UT Austin asked Judge Robert Pitman to dismiss Nikolova’s claims last year, saying, “The essential question for any early-promotion candidate is: ‘why now?’ Nikolova’s record at that time did not provide an affirmative answer. Indeed, although supportive of her candidacy, her own department chair recognized that Nikolova was a marginal candidate for early promotion, as did the dean of the Cockrell School of Engineering, who recommended against promoting her at that time.”
Based on concerns about Nikolova’s performance, “particularly in grant funding and publications,” UT Austin said that it it denied Nikolova a promotion without prejudice, meaning that the tenure case could still be reviewed at the “normal time.”
In denying UT’s motion to dismiss, Pitman said that the differences between the university’s position and Nikolova’s couldn’t be easily reconciled and required more scrutiny.

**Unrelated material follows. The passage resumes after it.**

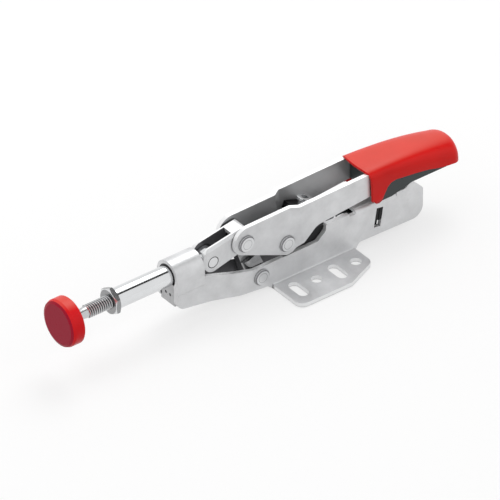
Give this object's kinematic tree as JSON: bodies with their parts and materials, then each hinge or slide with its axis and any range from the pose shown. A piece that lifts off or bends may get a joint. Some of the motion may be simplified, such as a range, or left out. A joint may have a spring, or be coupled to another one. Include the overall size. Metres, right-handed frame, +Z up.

“The court recognizes that there are many subtleties of the interpersonal relationships, language, and tone that have significant implications for a decision as personalized and subjective as a tenure determination,” Pitman wrote in that order. “Those implicit messages, which may be clear to the participants in these exchanges, are not easily reduced to paper. When dealing with disputed evidence of this nature, the importance of a jury’s role in weighing credibility cannot be overstated. Particularly when taken together, the two evaluations present little factual clarity.”
Schmidt, Nikolova's lawyer, said, “UT basically said, ‘Even though she’s qualified now, let’s wait. Let’s deny her tenure now. If she’s still performing in a couple years, then we’ll see.’ That’s discrimination based on pregnancy and sex.” The jury ultimately agreed.